→ TASK TO CARRY OUT
Begin at the line containing "# Three polished balls" and stop at the line containing "for node in"; copy those lines exactly, ends included, and nothing else.

→ MATERIAL SHOWN
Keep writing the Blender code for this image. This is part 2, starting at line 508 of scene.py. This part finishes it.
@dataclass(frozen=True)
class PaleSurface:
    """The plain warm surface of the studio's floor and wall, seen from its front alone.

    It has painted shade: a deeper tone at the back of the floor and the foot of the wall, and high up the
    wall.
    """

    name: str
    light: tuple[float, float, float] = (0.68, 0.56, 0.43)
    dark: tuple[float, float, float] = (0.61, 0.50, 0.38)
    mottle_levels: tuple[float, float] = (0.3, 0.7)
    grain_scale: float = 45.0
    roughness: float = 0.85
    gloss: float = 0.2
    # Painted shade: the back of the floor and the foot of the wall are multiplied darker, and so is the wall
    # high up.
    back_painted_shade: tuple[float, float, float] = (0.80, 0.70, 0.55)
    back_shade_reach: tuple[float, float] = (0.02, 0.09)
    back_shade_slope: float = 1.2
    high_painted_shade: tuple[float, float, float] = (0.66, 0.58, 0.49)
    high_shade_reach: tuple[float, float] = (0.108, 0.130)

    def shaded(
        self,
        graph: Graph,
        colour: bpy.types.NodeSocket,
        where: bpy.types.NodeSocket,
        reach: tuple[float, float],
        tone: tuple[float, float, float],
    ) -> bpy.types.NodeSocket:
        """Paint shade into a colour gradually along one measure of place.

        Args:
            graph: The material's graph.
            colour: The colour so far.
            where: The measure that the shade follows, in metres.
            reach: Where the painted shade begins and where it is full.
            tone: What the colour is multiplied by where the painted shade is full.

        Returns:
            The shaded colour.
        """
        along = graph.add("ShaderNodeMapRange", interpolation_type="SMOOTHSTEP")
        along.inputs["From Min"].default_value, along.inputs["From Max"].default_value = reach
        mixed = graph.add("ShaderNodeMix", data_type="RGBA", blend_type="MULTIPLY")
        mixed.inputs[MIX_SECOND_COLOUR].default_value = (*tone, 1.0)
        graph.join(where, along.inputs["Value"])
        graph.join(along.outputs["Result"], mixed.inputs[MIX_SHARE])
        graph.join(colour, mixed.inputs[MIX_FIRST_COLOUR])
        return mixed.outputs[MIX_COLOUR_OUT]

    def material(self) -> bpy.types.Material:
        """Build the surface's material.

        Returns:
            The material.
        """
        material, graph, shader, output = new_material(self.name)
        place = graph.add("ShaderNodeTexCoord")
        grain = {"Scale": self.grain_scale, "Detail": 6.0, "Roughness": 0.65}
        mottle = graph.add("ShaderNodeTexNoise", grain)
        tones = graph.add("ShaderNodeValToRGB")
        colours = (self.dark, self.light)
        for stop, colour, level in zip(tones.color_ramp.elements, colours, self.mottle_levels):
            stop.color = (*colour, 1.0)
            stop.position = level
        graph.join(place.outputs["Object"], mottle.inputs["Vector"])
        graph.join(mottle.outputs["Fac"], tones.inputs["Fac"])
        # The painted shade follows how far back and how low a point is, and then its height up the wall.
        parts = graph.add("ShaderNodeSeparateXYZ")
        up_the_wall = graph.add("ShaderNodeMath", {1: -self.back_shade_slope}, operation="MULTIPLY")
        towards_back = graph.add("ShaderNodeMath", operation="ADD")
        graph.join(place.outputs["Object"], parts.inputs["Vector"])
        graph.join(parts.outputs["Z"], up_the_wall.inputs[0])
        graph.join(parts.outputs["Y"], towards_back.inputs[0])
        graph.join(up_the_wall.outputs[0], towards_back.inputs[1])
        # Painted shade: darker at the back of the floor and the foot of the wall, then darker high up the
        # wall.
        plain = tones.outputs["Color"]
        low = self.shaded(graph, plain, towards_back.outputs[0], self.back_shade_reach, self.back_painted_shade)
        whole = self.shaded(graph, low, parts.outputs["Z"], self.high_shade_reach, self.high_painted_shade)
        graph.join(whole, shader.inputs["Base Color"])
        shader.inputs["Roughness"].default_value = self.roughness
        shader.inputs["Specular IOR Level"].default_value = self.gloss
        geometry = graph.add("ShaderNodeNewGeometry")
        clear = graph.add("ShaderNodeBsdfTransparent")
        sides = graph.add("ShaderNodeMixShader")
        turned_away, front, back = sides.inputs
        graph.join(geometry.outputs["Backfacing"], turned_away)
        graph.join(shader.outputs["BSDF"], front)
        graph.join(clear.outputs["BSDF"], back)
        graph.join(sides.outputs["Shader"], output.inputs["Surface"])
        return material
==
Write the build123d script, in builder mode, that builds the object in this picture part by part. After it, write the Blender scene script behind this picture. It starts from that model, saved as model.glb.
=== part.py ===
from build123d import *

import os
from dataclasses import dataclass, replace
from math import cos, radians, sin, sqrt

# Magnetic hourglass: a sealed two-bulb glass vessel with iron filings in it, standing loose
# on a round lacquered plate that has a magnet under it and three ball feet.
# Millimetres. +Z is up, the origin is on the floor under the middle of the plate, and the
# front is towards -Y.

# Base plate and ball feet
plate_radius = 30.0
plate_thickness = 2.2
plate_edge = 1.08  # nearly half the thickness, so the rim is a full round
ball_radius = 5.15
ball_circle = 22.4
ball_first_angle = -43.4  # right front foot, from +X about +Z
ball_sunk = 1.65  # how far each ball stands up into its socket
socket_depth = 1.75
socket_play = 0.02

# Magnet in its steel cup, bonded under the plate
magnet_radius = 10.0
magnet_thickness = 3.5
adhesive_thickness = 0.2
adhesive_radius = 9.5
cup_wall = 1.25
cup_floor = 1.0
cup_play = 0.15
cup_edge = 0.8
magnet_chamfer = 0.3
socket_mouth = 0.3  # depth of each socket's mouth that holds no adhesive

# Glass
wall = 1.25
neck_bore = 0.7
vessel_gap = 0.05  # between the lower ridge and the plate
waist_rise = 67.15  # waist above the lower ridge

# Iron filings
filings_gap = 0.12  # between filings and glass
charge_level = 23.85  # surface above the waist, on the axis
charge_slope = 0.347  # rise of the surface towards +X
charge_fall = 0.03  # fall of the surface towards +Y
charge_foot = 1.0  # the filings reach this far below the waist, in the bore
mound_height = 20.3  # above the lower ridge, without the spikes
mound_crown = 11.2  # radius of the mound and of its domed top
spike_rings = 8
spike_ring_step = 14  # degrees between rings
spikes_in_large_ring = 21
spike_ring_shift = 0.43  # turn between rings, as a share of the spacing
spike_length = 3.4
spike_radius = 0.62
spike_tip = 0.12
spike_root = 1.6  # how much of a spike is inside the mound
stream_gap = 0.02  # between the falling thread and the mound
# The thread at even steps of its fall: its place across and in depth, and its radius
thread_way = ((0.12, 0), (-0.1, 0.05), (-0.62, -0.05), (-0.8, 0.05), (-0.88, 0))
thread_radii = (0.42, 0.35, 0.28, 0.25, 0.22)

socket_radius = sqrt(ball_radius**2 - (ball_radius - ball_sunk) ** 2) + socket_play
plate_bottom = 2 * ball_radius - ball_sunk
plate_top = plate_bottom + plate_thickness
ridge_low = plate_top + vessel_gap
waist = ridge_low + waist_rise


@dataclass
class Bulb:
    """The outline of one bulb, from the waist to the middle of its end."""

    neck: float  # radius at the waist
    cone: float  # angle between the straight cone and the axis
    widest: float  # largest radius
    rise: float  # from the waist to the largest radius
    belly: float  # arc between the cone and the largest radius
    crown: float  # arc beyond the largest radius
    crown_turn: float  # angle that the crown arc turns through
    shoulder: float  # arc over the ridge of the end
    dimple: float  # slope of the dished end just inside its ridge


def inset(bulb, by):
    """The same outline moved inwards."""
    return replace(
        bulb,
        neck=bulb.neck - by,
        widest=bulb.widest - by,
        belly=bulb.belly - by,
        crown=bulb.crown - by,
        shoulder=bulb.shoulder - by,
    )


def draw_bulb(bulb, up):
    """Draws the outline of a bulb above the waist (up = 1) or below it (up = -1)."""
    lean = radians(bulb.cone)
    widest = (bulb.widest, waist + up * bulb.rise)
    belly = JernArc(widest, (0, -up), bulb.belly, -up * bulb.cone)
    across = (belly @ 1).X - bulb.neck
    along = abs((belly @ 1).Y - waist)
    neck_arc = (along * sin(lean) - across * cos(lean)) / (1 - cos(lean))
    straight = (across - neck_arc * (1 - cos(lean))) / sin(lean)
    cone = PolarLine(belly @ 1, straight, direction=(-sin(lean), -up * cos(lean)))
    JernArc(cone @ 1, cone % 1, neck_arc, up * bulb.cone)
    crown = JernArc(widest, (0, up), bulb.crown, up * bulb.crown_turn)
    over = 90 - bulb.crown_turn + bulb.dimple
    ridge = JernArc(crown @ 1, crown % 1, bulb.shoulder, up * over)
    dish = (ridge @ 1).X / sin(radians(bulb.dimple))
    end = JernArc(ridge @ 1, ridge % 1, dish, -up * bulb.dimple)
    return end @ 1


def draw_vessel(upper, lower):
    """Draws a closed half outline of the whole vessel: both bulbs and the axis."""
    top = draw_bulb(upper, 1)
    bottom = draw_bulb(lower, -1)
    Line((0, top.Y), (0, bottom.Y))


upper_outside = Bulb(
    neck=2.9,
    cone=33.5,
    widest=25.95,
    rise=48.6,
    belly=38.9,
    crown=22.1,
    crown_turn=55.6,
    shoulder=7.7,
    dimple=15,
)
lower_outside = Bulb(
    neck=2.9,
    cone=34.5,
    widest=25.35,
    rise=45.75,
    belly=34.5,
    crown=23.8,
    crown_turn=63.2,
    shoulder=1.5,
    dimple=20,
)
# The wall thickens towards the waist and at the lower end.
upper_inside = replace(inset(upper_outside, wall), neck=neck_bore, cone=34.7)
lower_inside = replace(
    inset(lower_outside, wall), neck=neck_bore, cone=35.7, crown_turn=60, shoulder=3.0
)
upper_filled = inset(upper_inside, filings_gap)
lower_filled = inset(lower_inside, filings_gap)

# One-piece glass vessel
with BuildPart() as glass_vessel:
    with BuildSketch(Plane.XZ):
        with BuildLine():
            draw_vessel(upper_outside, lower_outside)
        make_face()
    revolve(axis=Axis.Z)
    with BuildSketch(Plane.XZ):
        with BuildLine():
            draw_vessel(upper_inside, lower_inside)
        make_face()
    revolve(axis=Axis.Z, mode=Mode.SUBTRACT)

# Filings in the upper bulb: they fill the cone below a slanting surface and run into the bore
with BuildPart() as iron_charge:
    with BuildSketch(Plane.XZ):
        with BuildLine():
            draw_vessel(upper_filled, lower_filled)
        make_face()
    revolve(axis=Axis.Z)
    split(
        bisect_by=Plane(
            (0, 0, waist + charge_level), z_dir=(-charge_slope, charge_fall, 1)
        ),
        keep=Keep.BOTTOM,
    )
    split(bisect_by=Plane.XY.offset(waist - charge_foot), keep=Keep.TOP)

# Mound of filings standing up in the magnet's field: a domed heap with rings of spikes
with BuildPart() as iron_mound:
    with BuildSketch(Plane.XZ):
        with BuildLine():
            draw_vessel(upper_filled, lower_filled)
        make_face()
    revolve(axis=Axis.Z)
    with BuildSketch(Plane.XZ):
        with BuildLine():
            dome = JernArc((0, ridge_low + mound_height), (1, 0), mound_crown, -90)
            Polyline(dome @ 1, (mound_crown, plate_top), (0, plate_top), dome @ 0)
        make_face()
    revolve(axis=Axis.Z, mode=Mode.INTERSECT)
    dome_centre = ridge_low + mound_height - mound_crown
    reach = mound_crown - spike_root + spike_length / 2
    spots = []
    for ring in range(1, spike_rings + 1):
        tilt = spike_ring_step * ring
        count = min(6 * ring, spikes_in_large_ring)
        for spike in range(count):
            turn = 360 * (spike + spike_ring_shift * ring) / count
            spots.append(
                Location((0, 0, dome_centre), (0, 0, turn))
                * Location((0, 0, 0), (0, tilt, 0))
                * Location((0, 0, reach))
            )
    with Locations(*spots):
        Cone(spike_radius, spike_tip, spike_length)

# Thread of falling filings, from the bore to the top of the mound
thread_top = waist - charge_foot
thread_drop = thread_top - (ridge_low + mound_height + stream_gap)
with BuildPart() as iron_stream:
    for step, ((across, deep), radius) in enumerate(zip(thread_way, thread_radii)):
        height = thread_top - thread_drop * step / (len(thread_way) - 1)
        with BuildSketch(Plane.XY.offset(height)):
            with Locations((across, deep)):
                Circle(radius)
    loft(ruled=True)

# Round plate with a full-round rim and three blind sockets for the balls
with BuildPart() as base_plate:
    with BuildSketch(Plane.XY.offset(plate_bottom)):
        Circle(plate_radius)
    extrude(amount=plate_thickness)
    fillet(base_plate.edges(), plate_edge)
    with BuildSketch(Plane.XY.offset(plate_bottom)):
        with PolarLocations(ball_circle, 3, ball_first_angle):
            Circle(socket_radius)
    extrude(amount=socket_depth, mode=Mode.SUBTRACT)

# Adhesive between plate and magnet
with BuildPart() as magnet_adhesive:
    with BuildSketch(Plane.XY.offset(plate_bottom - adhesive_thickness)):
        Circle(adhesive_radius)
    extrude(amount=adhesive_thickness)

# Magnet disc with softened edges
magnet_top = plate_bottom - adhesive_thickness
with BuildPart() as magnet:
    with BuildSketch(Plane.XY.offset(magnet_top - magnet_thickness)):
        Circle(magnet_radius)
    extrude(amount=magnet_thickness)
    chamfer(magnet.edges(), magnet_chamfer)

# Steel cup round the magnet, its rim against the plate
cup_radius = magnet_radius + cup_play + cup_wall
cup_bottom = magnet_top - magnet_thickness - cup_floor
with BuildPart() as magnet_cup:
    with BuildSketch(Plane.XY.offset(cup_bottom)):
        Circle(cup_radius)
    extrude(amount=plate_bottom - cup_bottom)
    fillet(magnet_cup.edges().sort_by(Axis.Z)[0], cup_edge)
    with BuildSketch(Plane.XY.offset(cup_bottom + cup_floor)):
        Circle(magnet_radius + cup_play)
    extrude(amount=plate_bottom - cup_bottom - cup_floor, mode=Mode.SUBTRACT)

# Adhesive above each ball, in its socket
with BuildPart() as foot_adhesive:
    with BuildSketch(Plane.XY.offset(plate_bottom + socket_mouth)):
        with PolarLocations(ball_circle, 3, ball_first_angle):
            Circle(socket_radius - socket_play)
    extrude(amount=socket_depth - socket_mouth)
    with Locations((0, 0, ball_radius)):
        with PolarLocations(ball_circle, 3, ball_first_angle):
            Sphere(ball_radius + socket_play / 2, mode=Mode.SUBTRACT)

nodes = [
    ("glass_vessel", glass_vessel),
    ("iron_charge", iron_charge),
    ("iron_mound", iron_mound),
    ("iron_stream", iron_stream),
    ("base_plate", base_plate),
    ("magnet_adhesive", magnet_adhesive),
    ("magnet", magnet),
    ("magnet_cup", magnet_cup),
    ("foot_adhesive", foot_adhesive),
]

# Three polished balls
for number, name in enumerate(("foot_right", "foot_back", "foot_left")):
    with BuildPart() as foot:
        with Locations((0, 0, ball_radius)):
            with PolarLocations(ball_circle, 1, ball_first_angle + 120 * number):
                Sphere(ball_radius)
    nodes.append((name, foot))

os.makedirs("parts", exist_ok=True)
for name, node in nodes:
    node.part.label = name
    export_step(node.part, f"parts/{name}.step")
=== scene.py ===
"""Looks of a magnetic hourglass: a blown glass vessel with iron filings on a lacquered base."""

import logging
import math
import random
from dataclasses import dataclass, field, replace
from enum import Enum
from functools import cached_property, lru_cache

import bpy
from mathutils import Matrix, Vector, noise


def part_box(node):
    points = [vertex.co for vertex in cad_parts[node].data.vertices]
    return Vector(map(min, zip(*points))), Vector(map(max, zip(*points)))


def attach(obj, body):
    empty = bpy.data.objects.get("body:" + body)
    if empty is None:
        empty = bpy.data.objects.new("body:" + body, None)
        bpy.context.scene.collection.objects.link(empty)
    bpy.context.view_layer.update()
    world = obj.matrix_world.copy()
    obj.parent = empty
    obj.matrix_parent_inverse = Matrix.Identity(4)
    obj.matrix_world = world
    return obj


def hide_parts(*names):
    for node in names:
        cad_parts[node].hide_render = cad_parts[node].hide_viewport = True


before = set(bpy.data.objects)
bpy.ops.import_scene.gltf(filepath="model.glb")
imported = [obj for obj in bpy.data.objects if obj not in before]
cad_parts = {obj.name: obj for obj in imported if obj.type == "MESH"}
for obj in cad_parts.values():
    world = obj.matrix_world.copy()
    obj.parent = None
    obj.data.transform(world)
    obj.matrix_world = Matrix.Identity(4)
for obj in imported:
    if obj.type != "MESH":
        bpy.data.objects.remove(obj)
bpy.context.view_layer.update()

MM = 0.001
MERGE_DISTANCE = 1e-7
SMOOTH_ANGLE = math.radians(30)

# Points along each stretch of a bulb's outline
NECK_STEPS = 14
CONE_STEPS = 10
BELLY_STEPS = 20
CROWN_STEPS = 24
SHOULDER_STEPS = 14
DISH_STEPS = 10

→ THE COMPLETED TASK
# Three polished balls
for number, name in enumerate(("foot_right", "foot_back", "foot_left")):
    with BuildPart() as foot:
        with Locations((0, 0, ball_radius)):
            with PolarLocations(ball_circle, 1, ball_first_angle + 120 * number):
                Sphere(ball_radius)
    nodes.append((name, foot))

os.makedirs("parts", exist_ok=True)
for name, node in nodes:
    node.part.label = name
    export_step(node.part, f"parts/{name}.step")
=== scene.py ===
"""Looks of a magnetic hourglass: a blown glass vessel with iron filings on a lacquered base."""

import logging
import math
import random
from dataclasses import dataclass, field, replace
from enum import Enum
from functools import cached_property, lru_cache

import bpy
from mathutils import Matrix, Vector, noise


def part_box(node):
    points = [vertex.co for vertex in cad_parts[node].data.vertices]
    return Vector(map(min, zip(*points))), Vector(map(max, zip(*points)))


def attach(obj, body):
    empty = bpy.data.objects.get("body:" + body)
    if empty is None:
        empty = bpy.data.objects.new("body:" + body, None)
        bpy.context.scene.collection.objects.link(empty)
    bpy.context.view_layer.update()
    world = obj.matrix_world.copy()
    obj.parent = empty
    obj.matrix_parent_inverse = Matrix.Identity(4)
    obj.matrix_world = world
    return obj


def hide_parts(*names):
    for node in names:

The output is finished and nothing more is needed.